Jauh sebelum Belanda memperkuat pengaruhnya di Indonesia, bangsa Tionghoa teah berimigrasi besar-besaran sepanjang abad ke-16 dan 17 di Batavia dan wilayah-wilayah lain dipulau Jawa. Hubungan antara bangsa Tionghoa dan pribumi awalnya harmonis, dan bahkan banyak terjadi akulturasi agama dan kehidupan sosial masyarakat.
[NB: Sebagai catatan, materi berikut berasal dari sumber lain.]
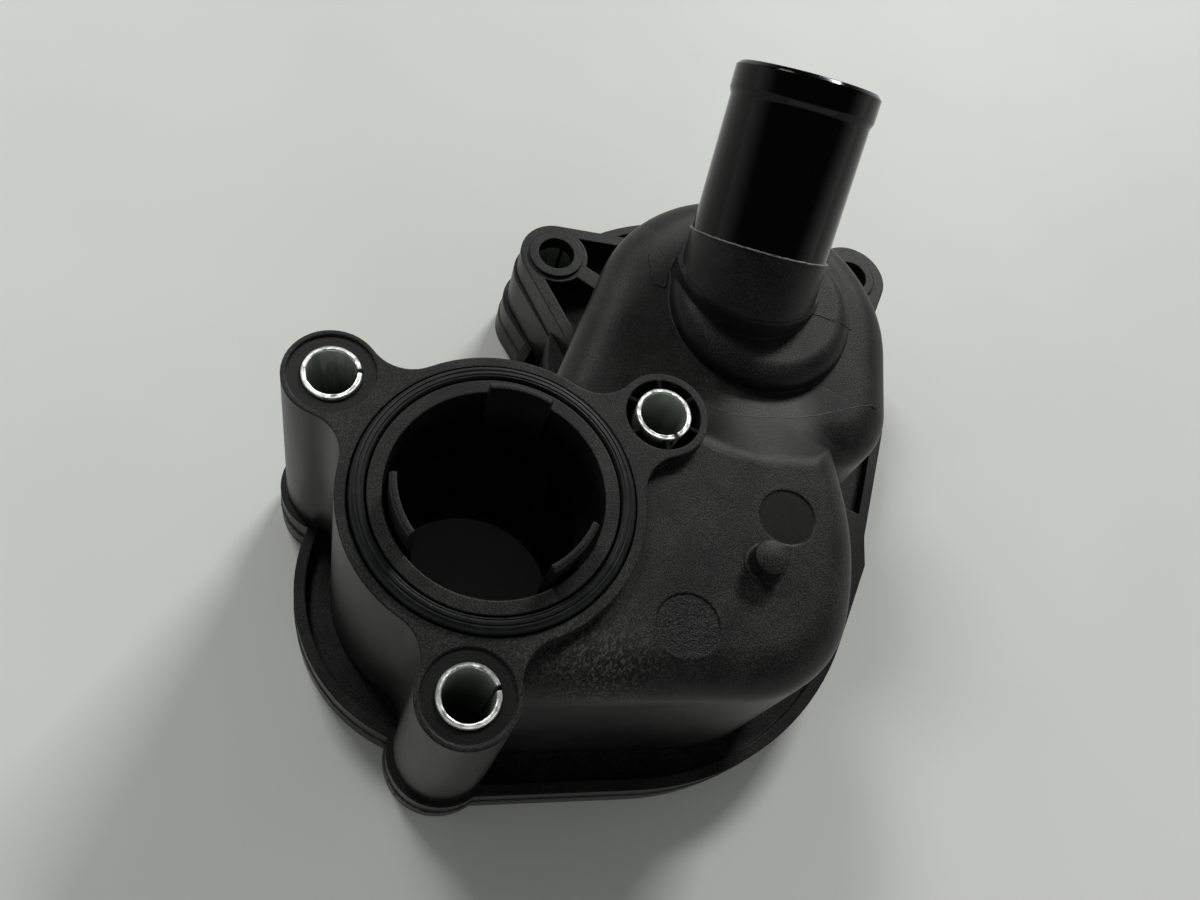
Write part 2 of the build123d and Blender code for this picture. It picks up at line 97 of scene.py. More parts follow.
@dataclass(frozen=True)
class Layout:
    """Places and sizes that the details share with the CAD model."""

    face_height: float = 64.0
    deck_height: float = 61.5
    roof_height: float = 55.0
    shell_height: float = 6.0
    neck_reach: float = 28.8
    bore_radius: float = 19.5
    land_radius: float = 22.1
    groove_radius: float = 25.5
    groove_depth: float = 3.0
    boss_left: Spot = (-36.0, 6.4)
    boss_right: Spot = (20.3, 30.2)
    boss_front: Spot = (11.95, -33.1)
    boss_reach: float = 9.4
    boss_recess_radius: float = 7.9
    boss_pocket_radius: float = 7.25
    boss_pocket_depth: float = 12.0
    bead: Spot = (29.3, 70.0)
    bead_radius: float = 20.0
    elbow: Point = (24.1, 73.2, 59.2)
    pipe_azimuth: float = 106.0
    pipe_tilt: float = 45.0
    pipe_radius: float = 14.5
    pipe_collar_length: float = 6.9
    peg: Spot = (49.0, 13.2)
    date_disc: Round = ((40.4, -4.4), 6.4)
    smooth_disc: Round = ((49.8, 24.0), 5.6)
    waist_corner: Spot = (52.8, 42.5)

    def pipe_direction(self) -> Vector:
        """Finds the way that the hose pipe points.

        Returns:
            The direction, as a unit vector.
        """
        azimuth, tilt = math.radians(self.pipe_azimuth), math.radians(self.pipe_tilt)
        lean = math.sin(tilt)
        return Vector((lean * math.cos(azimuth), lean * math.sin(azimuth), math.cos(tilt)))


class Graph:
    """The node tree of one material, with short calls for the nodes that the finishes share."""

    def __init__(self, name: str) -> None:
        """Makes an empty material with a Principled shader.

        Args:
            name: The material's name.
        """
        self.material = bpy.data.materials.new(name)
        self.material.use_nodes = True
        self.tree = self.material.node_tree
        self.tree.nodes.clear()
        self.shader = self.tree.nodes.new("ShaderNodeBsdfPrincipled")
        output = self.tree.nodes.new("ShaderNodeOutputMaterial")
        self.tree.links.new(self.shader.outputs["BSDF"], output.inputs["Surface"])
        self.place = self.tree.nodes.new("ShaderNodeTexCoord").outputs["Object"]
        parts = self.tree.nodes.new("ShaderNodeSeparateXYZ")
        self.tree.links.new(self.place, parts.inputs[0])
        self.height = parts.outputs["Z"]
        self.facing = self.tree.nodes.new("ShaderNodeNewGeometry").outputs["Normal"]

    def feed(self, socket: Socket, value: Union[Value, Sequence[float]]) -> None:
        """Links a socket into another, or sets a plain value on it.

        Args:
            socket: The input that is fed.
            value: An output socket, a number or a colour.
        """
        if isinstance(value, Socket):
            self.tree.links.new(value, socket)
        else:
            socket.default_value = value

    def node(self, kind: str, operation: str, *values: Union[Value, Point]) -> bpy.types.Node:
        """Adds a node that works out something.

        Args:
            kind: The node's type.
            operation: Blender's name of the operation.
            values: What its first inputs are fed.

        Returns:
            The node.
        """
        node = self.tree.nodes.new(kind)
        node.operation = operation
        for socket, value in zip(node.inputs, values):
            self.feed(socket, value)
        return node

    def maths(self, operation: str, first: Value, second: Value) -> Socket:
        """One sum of two numbers."""
        return self.node("ShaderNodeMath", operation, first, second).outputs[0]

    def times(self, first: Value, second: Value) -> Socket:
        """The product of two numbers."""
        return self.maths("MULTIPLY", first, second)

    def vector(self, operation: str, *values: Union[Socket, Point], output: str = "Value") -> Socket:
        """One sum of vectors, whose result is a Value or a Vector."""
        return self.node("ShaderNodeVectorMath", operation, *values).outputs[output]

    def fade(self, value: Value, start: float, end: float, low: float = 0.0,
             high: float = 1.0) -> Socket:
        """A smooth step from one number to another.

        Args:
            value: The number that is mapped.
            start: Where the step starts.
            end: Where the step ends.
            low: The result before the step.
            high: The result after the step.

        Returns:
            The result's socket.
        """
        node = self.tree.nodes.new("ShaderNodeMapRange")
        node.interpolation_type = "SMOOTHSTEP"
        self.feed(node.inputs["Value"], value)
        for name, number in (("From Min", start), ("From Max", end), ("To Min", low), ("To Max", high)):
            node.inputs[name].default_value = number
        return node.outputs["Result"]

    def noise(self, size: float, detail: float = 2.0, stretch: Point = (1.0, 1.0, 1.0),
              bend: float = 0.0) -> Socket:
        """Clouds of a given size.

        Args:
            size: The clouds' size in millimetres.
            detail: How many finer layers they have.
            stretch: How much denser they are along each axis.
            bend: How much they are distorted.

        Returns:
            The clouds, from 0 to 1.
        """
        mapping = self.tree.nodes.new("ShaderNodeMapping")
        mapping.inputs["Scale"].default_value = stretch
        self.tree.links.new(self.place, mapping.inputs["Vector"])
        node = self.tree.nodes.new("ShaderNodeTexNoise")
        self.tree.links.new(mapping.outputs[0], node.inputs["Vector"])
        for name, number in (("Scale", 1 / (size * MM)), ("Detail", detail), ("Distortion", bend)):
            node.inputs[name].default_value = number
        return node.outputs["Fac"]

    def blend(self, factor: Value, first: Union[Socket, Colour], second: Union[Socket, Colour]) -> Socket:
        """A mix of two colours.

        Args:
            factor: The second colour's share.
            first: The first colour.
            second: The second colour.

        Returns:
            The mixed colour.
        """
        node = self.tree.nodes.new("ShaderNodeMix")
        node.data_type = "RGBA"
        self.feed(node.inputs[0], factor)
        for socket, colour in ((node.inputs[6], first), (node.inputs[7], second)):
            self.feed(socket, colour if isinstance(colour, Socket) else (*colour, 1.0))
        return node.outputs[2]

    def soft_edges(self, radius: Value) -> Socket:
        """The normal of a surface whose edges look rounded.

        Args:
            radius: The edges' radius in millimetres.

        Returns:
            The rounded normal.
        """
        node = self.tree.nodes.new("ShaderNodeBevel")
        node.samples = 8
        self.feed(node.inputs["Radius"], self.times(radius, MM))
        return node.outputs["Normal"]

    def bump(self, height: Socket, depth: float, strength: Value,
             normal: Socket | None = None) -> Socket:
        """Raises a surface by a height map.

        Args:
            height: The height map, from 0 to 1.
            depth: The map's full height in millimetres.
            strength: The share of the bump that shows.
            normal: The normal that it starts from.

        Returns:
            The bumped normal.
        """
        node = self.tree.nodes.new("ShaderNodeBump")
        node.inputs["Distance"].default_value = depth * MM
        self.feed(node.inputs["Strength"], strength)
        self.feed(node.inputs["Height"], height)
        if normal is not None:
            self.feed(node.inputs["Normal"], normal)
        return node.outputs["Normal"]

    def disc(self, centre: Spot, radius: float, edge: float = 0.15) -> Socket:
        """A round mask about an upright line.

        Args:
            centre: The line's place in millimetres.
            radius: The mask's radius in millimetres.
            edge: How wide its soft edge is.

        Returns:
            The mask, 1 inside.
        """
        flat = self.vector("MULTIPLY", self.place, (1.0, 1.0, 0.0), output="Vector")
        away = self.vector("DISTANCE", flat, (centre[0] * MM, centre[1] * MM, 0.0))
        return self.fade(away, (radius - edge) * MM, (radius + edge) * MM, 1.0, 0.0)

    def above(self, height: float, edge: float = 0.2) -> Socket:
        """A mask that is 1 above a height in millimetres, with a soft edge."""
        return self.fade(self.height, (height - edge) * MM, (height + edge) * MM)

    def finish(self, colour: Socket, roughness: Value, normal: Socket) -> Material:
        """Feeds the shader and hands out the material.

        Args:
            colour: The base colour.
            roughness: The roughness.
            normal: The bumped normal.

        Returns:
            The material.
        """
        for name, value in (("Base Color", colour), ("Roughness", roughness), ("Normal", normal)):
            self.feed(self.shader.inputs[name], value)
        return self.material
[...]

Namun kemampuan bangsa Tionghoa dalam berdagang dan berbaur menjadi pesaing baru bagi pemerintah kolonial, sehingga untuk mencegah simpati pribumi jatuh ke mereka, dibuatlah konstruksi sosial agar terdapat batas pembeda yang memisahkan mereka.
Menurut Dhani (2005:63) salah satu strategi yang digunakan untuk menyulut kebencian kaum pribumi terhadap Tionghoa adalah dengan menjadikan kaum Tionghoa sebagai pemungut pajak dan berada diatas kelas pribumi dalam strata sosial. Akibatnya kebencian rasisme semakin tertanam dan memicu berbagai kerisuhan termasuk geger pecinan, perang Jawa 1925, kerusuhan Solo tahun 1912 dan Kudus pada 1918. Bahkan Belanda juga sempat mengadu domba Serikat Islam (SI) dengan pedagang Tionghoa. Upaya-upaya penanaman paham rasisme inilah yang memperkuat kedudukan kolonial di Indonesia dan melanggengkan konsep kapitalismenya.
Pasca Kemerdekaan : Rasisme Yang Masih Mengakar
Setelah kemerdekaan tercapai dengan proklamasi 17 Agustus 1945, meski persatuan telah dijunjung dengan Sumpah Pemuda 1928 tidak berarti praktek rasisme lenyap begitu saja. Rasisme sebaliknya bertukar posisi dan menjadikan ras pribumi sebagai ras mayoritas yang lebih mendominasi. Sentimen anti asing begitu kuat di masa-masa awal kemerdekaan, bukan hanya kepada bangsa Eropa melainkan juga pada keturunan Tionghoa yang minoritas. Kekerasan rasial sempat terjadi dan memicu konflik di Tangerang tahun 1946, Bagan Siapi-Api pada 1946, dan Palembang pada 1947 dengan sasaran keturunan Tionghoa.
Pada masa pemerintahan Presiden Soekarno, terdapat Peraturan Presiden (PP) No.10 Tahun 1959 yang isinya melarang orang asing memiliki dan menjalankan usaha dibidang perdagangan eceran ditingkat kabupaten serta mewajibkan pengalihan usaha mereka pada warga negara Indonesia. Kebijakan ini pada hakikatnya bernuansa rasis, karena 90% atau sebanyak 86.690 pedagang yang dimaksud adalah kaum Tionghoa. Kejadian ini sempat membuat Pemerintah Republik Rakyat China geram dan melayangkan protes melalui duta besarnya.
Selain Tionghoa, rasisme juga menyasar rakyat Papua di Indonesia Timur. Sejak awal rakyat Papua memang tidak turut dalam pembentukan negara-bangsa Indonesia, baik melalui sumpah pemuda maupun BPUPKI-PPKI. Kaum nasionalis Papua bahkan memprroklamasikan kemerdekaanya pada 1 Desember 1961 dengan nama Negara Papua Barat. Namun berhasil digagalkan melalui operasi Trikora yang menimbulkan banyak korban jiwa. Pada Agustus 1969, Penentuan Pendapat Rakyat (Pepera) untuk memutuskan bangsa Papua akan merdeka atau tetap bergabung dengan NKRI dilaksanakan dibawah pengawasan New York Agreement. Namun, Pepera ini diduga kuat penuh manipulasi, karena dari sekitar 800.000 penduduk, hanya 1025 iorang yang diberi hak memilih. Birokrat Indonesia beralasan bahwa bangsa Papua pada waktu itu masih terbelakang sehingga tidak semuanya diberi hak menyatakan pendapat.